Summary of Vendor Requests

This is a long post, but as a summary of my requests to those building vendor APIs:

  1. Please add a code (client-provided unique id) field to all of your entities.

    Per previously, this will help me from creating tons of duplicate entities during retry/failure scenarios.

  2. Please add a “find all entities changed since timestamp” query for each of your entities.

    Again per previously, this will help me to, if needed, create a local cache of entities, and keep it up-to-date without constantly re-fetching every single entity.

    This can both make my processes much faster and, even better for you, reduce the QPS load I make on your systems from constantly doing unnecessary reads.

Ironically, I started this post with “here’s a system that we implemented for both of our vendors, AppNexus and LinkedIn …”.

That is not true, we only implemented this for AppNexus, and it would have been more difficult for us to implement against the LinkedIn API, precisely because it lacked both of these features.

Obviously we had to handle idempotency somehow, and so we did, but without codes it was a very adhoc process, so something that would be hard to generalize into a diff + apply reconciliation algorithm.

And without the “query for entities changed since”, we’d not be able to leverage a local cache, albeit that is an optimization, and the diff-sync approach would still work without that (and would not use any more API calls than the 1st/non-diff-sync approach).

Conclusion

It’s been awhile since Mark and I worked on this system, but I really enjoyed his refactoring.

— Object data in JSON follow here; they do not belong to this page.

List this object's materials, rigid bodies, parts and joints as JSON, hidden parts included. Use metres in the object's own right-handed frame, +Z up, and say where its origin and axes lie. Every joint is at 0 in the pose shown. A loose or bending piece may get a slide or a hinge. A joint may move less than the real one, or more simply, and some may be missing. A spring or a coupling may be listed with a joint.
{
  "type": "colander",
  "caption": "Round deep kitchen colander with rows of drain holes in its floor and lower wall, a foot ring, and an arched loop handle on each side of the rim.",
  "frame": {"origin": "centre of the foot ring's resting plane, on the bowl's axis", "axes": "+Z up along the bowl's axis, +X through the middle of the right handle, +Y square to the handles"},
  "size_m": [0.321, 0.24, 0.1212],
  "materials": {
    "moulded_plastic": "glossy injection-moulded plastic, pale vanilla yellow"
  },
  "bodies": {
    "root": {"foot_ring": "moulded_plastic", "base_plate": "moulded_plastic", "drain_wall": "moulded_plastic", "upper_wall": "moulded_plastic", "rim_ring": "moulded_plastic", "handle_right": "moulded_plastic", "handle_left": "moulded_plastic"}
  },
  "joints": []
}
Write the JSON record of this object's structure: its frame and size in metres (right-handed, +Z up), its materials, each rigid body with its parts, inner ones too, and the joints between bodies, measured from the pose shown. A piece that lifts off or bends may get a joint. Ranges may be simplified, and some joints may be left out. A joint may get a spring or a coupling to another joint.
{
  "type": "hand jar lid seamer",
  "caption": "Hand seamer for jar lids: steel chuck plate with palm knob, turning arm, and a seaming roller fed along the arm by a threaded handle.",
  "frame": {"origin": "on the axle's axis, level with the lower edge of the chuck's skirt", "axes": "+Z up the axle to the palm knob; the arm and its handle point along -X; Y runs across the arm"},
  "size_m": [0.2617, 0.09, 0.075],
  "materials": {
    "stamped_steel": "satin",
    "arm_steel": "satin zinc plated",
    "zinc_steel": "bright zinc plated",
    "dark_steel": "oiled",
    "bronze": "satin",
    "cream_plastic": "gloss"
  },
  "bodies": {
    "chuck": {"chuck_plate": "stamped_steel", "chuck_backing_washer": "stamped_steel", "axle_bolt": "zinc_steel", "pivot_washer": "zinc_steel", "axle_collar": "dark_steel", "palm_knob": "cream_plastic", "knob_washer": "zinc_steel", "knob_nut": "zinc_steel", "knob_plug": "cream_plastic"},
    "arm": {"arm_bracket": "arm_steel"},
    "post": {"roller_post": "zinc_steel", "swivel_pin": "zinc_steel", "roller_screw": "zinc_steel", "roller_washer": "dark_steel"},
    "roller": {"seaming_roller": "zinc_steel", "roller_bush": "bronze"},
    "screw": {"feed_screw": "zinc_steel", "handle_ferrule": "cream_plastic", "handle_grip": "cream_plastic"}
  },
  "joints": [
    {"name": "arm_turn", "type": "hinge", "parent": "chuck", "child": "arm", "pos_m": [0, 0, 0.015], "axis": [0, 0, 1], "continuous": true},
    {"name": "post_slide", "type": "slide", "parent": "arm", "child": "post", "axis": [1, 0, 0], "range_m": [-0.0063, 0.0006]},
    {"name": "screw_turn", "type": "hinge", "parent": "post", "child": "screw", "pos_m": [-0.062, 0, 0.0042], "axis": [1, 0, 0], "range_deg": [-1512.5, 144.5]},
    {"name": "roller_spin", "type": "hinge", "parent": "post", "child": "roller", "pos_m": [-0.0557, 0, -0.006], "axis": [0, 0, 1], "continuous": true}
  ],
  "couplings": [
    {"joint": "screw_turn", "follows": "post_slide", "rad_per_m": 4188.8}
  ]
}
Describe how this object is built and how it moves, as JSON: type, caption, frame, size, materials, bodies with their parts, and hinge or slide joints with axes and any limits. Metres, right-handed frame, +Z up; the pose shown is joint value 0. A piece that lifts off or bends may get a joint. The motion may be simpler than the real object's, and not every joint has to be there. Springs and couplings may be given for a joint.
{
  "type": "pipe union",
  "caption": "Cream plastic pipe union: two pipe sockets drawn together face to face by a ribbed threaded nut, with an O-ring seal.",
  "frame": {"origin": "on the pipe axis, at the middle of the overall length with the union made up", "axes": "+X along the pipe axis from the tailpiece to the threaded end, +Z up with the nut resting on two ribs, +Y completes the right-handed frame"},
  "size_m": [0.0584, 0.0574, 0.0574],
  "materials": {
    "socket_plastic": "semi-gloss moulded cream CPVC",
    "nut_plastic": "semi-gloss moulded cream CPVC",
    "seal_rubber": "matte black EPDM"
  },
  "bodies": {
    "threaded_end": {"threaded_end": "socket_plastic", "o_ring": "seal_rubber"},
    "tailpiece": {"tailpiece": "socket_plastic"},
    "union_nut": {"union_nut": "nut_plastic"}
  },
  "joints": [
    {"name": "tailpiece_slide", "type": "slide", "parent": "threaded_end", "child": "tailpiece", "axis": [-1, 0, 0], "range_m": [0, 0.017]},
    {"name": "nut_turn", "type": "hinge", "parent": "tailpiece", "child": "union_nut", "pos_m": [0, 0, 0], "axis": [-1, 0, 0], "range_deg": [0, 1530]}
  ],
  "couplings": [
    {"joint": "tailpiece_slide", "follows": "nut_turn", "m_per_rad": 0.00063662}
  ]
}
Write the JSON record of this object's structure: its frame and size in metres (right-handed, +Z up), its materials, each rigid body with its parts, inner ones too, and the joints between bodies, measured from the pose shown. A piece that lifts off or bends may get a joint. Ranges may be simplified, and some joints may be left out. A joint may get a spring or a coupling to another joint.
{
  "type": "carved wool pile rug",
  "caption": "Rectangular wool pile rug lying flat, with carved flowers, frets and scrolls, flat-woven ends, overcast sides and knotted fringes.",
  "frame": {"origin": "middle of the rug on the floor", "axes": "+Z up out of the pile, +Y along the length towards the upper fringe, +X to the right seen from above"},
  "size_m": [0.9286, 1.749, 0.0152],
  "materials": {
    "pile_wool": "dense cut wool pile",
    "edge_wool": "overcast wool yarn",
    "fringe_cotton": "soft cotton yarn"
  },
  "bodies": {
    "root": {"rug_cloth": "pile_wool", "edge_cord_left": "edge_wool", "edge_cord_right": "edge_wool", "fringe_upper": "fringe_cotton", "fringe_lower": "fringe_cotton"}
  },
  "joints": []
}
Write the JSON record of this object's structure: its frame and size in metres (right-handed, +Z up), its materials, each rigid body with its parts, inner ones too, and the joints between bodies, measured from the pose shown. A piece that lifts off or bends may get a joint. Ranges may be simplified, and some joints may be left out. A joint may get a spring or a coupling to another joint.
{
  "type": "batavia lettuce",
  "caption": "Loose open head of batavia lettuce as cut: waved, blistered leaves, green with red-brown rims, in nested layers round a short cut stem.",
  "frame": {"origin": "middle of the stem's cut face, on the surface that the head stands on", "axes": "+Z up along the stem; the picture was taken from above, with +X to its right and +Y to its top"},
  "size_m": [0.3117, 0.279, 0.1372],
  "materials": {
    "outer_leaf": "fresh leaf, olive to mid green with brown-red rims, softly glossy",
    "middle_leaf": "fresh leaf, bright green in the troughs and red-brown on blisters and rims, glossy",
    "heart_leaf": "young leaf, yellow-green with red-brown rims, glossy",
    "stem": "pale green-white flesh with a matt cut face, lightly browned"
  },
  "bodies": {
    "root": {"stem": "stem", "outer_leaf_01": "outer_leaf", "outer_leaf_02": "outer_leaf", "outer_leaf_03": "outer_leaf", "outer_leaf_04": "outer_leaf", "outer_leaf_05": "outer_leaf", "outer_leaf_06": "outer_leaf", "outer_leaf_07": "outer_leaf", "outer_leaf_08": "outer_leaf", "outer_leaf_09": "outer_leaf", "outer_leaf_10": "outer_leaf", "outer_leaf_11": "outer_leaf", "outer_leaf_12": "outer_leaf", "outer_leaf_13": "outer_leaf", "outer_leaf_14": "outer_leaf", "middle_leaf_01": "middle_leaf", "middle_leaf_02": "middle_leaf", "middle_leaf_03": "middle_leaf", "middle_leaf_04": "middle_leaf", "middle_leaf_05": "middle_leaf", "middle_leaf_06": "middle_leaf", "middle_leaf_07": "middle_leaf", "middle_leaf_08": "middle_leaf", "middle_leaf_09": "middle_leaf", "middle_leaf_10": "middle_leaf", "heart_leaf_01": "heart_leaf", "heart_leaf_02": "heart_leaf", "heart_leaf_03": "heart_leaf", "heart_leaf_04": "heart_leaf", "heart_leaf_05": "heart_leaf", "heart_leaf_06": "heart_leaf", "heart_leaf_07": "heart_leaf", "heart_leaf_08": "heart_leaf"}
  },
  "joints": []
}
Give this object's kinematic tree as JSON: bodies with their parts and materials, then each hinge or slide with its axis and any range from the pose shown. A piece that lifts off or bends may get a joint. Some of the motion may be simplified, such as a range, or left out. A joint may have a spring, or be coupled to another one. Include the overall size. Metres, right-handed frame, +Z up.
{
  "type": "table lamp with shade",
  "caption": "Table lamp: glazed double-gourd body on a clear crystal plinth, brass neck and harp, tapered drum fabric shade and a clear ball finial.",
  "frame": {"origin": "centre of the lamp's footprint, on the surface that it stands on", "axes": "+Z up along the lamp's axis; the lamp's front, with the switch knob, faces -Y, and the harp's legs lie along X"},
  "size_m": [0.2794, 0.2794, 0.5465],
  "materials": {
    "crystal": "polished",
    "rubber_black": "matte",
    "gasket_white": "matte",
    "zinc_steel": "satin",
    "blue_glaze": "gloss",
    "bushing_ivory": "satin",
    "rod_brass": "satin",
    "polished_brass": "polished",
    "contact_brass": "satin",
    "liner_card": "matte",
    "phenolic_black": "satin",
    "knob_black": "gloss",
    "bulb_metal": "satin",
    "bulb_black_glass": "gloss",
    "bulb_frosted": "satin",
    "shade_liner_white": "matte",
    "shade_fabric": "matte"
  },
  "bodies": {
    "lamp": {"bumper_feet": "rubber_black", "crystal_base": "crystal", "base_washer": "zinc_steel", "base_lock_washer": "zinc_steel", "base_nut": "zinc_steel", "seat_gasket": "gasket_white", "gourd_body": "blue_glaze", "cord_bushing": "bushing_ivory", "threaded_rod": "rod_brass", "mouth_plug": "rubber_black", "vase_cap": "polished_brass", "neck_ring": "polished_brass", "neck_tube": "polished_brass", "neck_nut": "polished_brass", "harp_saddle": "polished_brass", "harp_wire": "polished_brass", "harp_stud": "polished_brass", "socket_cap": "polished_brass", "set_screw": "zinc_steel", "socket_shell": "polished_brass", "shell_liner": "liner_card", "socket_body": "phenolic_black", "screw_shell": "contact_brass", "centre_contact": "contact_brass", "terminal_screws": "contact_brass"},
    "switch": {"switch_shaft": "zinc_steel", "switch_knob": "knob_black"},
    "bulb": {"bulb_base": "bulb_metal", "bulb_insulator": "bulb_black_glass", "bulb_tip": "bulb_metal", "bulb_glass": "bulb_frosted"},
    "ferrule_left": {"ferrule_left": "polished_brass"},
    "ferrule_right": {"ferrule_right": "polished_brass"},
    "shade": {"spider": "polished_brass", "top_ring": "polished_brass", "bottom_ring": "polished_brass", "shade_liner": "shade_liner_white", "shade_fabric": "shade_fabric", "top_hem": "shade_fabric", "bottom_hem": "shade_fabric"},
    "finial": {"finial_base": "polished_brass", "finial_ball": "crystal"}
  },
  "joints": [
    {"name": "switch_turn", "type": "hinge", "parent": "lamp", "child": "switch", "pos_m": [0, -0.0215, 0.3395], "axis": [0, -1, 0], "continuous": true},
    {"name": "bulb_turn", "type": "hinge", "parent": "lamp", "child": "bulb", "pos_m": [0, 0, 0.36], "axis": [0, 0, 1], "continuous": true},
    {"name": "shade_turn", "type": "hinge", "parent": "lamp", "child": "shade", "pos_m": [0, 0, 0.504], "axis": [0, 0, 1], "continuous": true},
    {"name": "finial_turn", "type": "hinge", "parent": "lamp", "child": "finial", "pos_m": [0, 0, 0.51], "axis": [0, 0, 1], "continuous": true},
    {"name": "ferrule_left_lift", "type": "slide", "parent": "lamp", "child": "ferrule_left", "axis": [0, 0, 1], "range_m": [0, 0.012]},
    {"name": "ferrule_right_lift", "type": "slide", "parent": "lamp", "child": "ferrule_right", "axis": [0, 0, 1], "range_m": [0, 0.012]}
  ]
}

I was thinking about this approach as I’d recently come across a separate system that is also basically a “vendor systems integration” problem, and so reached out to Mark to rekindle my memory of how the old Bizo system worked. And I figured I might as well write it down so I don’t forget.

If you’re implementing systems integrations, hopefully this was useful, and if you’re implementing vendor APIs, please implement codes!